TO BE DONE: Of the material below, the lines to be retyped are those from the line containing "hide_parts(*nodes)" through the line containing "return faces + [(a, b, b", inclusive; reproduce them exactly.

DATA:
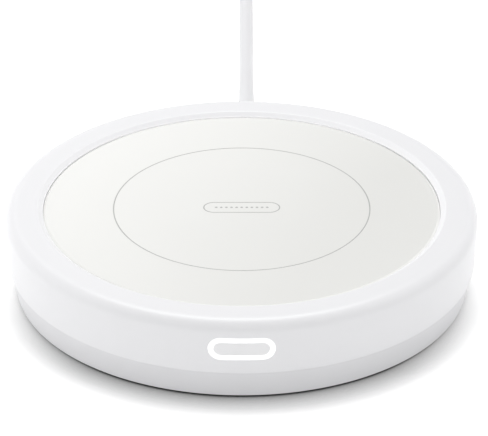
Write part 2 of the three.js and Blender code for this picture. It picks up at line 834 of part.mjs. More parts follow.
function powerTransistor() {
  const back = transistorY + transistorLength / 2;
  const front = transistorY - transistorLength / 2;
  const moulding = slab(transistorWidth, transistorLength, transistorX, transistorY,
    boardTop, boardTop + transistorHeight);
  const tab = block(transistorX - transistorWidth / 2 + transistorTab / 2,
    transistorX + transistorWidth / 2 - transistorTab / 2, transistorY, back + transistorTab,
    boardTop, boardTop + transistorTabHeight);
  const legs = [-transistorLegPitch, transistorLegPitch].map((offset) =>
    block(transistorX + offset - transistorLegWidth / 2, transistorX + offset + transistorLegWidth / 2,
      front - transistorLegLength, transistorY, boardTop, boardTop + transistorTabHeight));
  return join(moulding, tab, ...legs);
}

function filterCapacitor() {
  const [r, groove] = [capacitorDiameter / 2, capacitorGroove];
  const can = spun([
    [0, boardTop], [r, boardTop],
    [r, boardTop + 2 * capacitorBaseHeight - groove],
    [r - groove, boardTop + 2 * capacitorBaseHeight],
    [r, boardTop + 2 * capacitorBaseHeight + groove],
    [r, boardTop + capacitorHeight - groove],
    [r - groove, boardTop + capacitorHeight], [0, boardTop + capacitorHeight],
  ], postFacets).translate([capacitorX, capacitorY, 0]);
  const base = slab(capacitorBase, capacitorBase, capacitorX, capacitorY,
    boardTop, boardTop + capacitorBaseHeight);
  return can.add(base);
}

// An open-topped two-way socket with its two contact posts
function connector(x, y) {
  const top = boardTop + connectorHeight;
  const floor = boardTop + connectorWall;
  const shell = slab(connectorWidth, connectorLength, x, y, boardTop, top);
  const well = slab(connectorWidth - 2 * connectorWall, connectorLength - 2 * connectorWall, x, y,
    floor, top + cutOverrun);
  const pins = [-1, 1].map((side) => {
    const pinX = x + side * connectorWidth / 5;
    return slab(connectorWall, connectorWall, pinX, y, boardTop, boardTop + connectorHeight / 2);
  });
  return shell.subtract(well).add(join(...pins));
}

function switchBoard() {
  return block(-switchBoardWidth / 2, switchBoardWidth / 2, -switchBack, -switchBoardBack,
    switchBoardBottom, switchBoardTop);
}

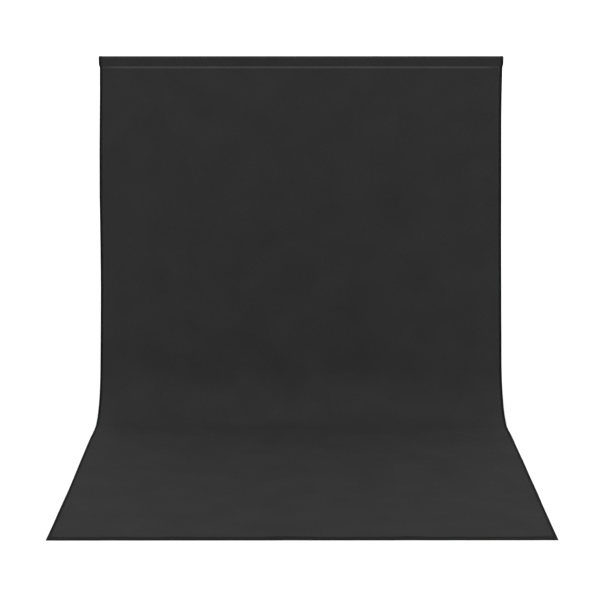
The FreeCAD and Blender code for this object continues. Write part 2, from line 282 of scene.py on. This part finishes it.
def surface(x, along, proud):
    """Points on the cloth: across, along its line, and proud of the middle of the cloth."""
    x, along, proud = np.broadcast_arrays(x, along, proud)
    off = proud + unevenness(x, along)
    y = np.interp(along, ALONG, LINE[:, 0]) + off * np.interp(along, ALONG, NORMAL[:, 0])
    z = np.interp(along, ALONG, LINE[:, 1]) + off * np.interp(along, ALONG, NORMAL[:, 1])
    return np.stack([x, y, z], axis=-1)


# Mesh helpers

def add_piece(name, points, faces, uv, finish, nodes):
    """A closed mesh that rides on the cloth, with its flat cloth coordinates in metres."""
    mesh = bpy.data.meshes.new(name)
    mesh.from_pydata(points.reshape(-1, 3).tolist(), [], faces)
    layer = mesh.uv_layers.new(name="cloth_metres")
    corners = np.empty(len(mesh.loops), dtype=np.int32)
    mesh.loops.foreach_get("vertex_index", corners)
    layer.data.foreach_set("uv", uv.reshape(-1, 2)[corners].ravel())
    edit = bmesh.new()
    edit.from_mesh(mesh)
    bmesh.ops.recalc_face_normals(edit, faces=edit.faces)
    edit.to_mesh(mesh)
    edit.free()
    mesh.polygons.foreach_set("use_smooth", [True] * len(mesh.polygons))
    mesh.materials.append(finish)
    piece = bpy.data.objects.new(name, mesh)
    bpy.context.scene.collection.objects.link(piece)
    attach(piece, "cloth")
    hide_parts(*nodes)
    return piece


def tube_faces(rows, ring):
    """Faces round a run of closed rings, with a face on each end."""
    faces = []
    for r in range(rows - 1):
        for c in range(ring):
            a, b = r * ring + c, r * ring + (c + 1) % ring
            faces.append((a, b, b + ring, a + ring))
    last = (rows - 1) * ring
    return faces + [tuple(range(ring)), tuple(range(last, last + ring))]


def slab_faces(rows, columns):
    """Faces of a thin slab: a grid of points, the same grid again under it, and the rim."""
    count = rows * columns
    faces = []
    for r in range(rows - 1):
        for c in range(columns - 1):
            a = r * columns + c
            quad = (a, a + 1, a + columns + 1, a + columns)
            faces += [quad, tuple(v + count for v in quad[::-1])]
    rim = [r * columns for r in range(rows)]
    rim += [(rows - 1) * columns + c for c in range(1, columns)]
    rim += [r * columns + columns - 1 for r in range(rows - 2, -1, -1)]
    rim += list(range(columns - 2, 0, -1))
    return faces + [(a, b, b + count, a + count) for a, b in zip(rim, rim[1:] + rim[:1])]


def add_slab(name, x, along, upper, lower, finish, nodes):
    """A sheet over a grid of places on the cloth, between two heights."""
    points = np.concatenate([surface(x, along, upper), surface(x, along, lower)])
    uv = np.stack([x, along], axis=-1)
    return add_piece(name, points, slab_faces(*x.shape), np.concatenate([uv, uv]), finish, nodes)


def make_cloth(finish):
    """The whole backdrop as one closed sheet: two faces and the rim between them."""
    along = np.concatenate([stations(START, 0, POCKET_STEP),
                            np.linspace(0, SWEEP_FROM, DROP_ROWS)[1:],
                            np.linspace(SWEEP_FROM, FLOOR_FROM, SWEEP_ROWS)[1:],
                            np.linspace(FLOOR_FROM, END, FLOOR_ROWS)[1:]])
    x = across_at(np.linspace(-1, 1, CLOTH_COLUMNS)[None, :], along[:, None])
    down = np.repeat(along[:, None], CLOTH_COLUMNS, axis=1)
    return add_slab("whole_cloth", x, down, TOP, -TOP, finish,
                    ("drop_panel", "sweep_panel", "floor_panel", "rod_pocket"))


def strip_along(name, side, start, end, section, finish, node):
    """A band that follows one side edge: section is its outline as (inset, proud) points."""
    along = stations(start, end, SIDE_HEM_STEP)
    inset, proud = np.array(section).T
    (fine, close), (broad, wide) = SIDE_PUCKERS
    pucker = fine * np.sin(along * close + side) + broad * np.sin(along * wide)
    x = side * (half_width(along, side)[:, None] - inset[None, :])
    rise = proud[None, :] + pucker[:, None] * (proud > CLOTH)[None, :]
    down = np.repeat(along[:, None], len(inset), axis=1)
    return add_piece(name, surface(x, down, rise), tube_faces(*x.shape),
                     np.stack([x, down], axis=-1), finish, (node,))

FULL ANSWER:
    hide_parts(*nodes)
    return piece


def tube_faces(rows, ring):
    """Faces round a run of closed rings, with a face on each end."""
    faces = []
    for r in range(rows - 1):
        for c in range(ring):
            a, b = r * ring + c, r * ring + (c + 1) % ring
            faces.append((a, b, b + ring, a + ring))
    last = (rows - 1) * ring
    return faces + [tuple(range(ring)), tuple(range(last, last + ring))]


def slab_faces(rows, columns):
    """Faces of a thin slab: a grid of points, the same grid again under it, and the rim."""
    count = rows * columns
    faces = []
    for r in range(rows - 1):
        for c in range(columns - 1):
            a = r * columns + c
            quad = (a, a + 1, a + columns + 1, a + columns)
            faces += [quad, tuple(v + count for v in quad[::-1])]
    rim = [r * columns for r in range(rows)]
    rim += [(rows - 1) * columns + c for c in range(1, columns)]
    rim += [r * columns + columns - 1 for r in range(rows - 2, -1, -1)]
    rim += list(range(columns - 2, 0, -1))
    return faces + [(a, b, b + count, a + count) for a, b in zip(rim, rim[1:] + rim[:1])]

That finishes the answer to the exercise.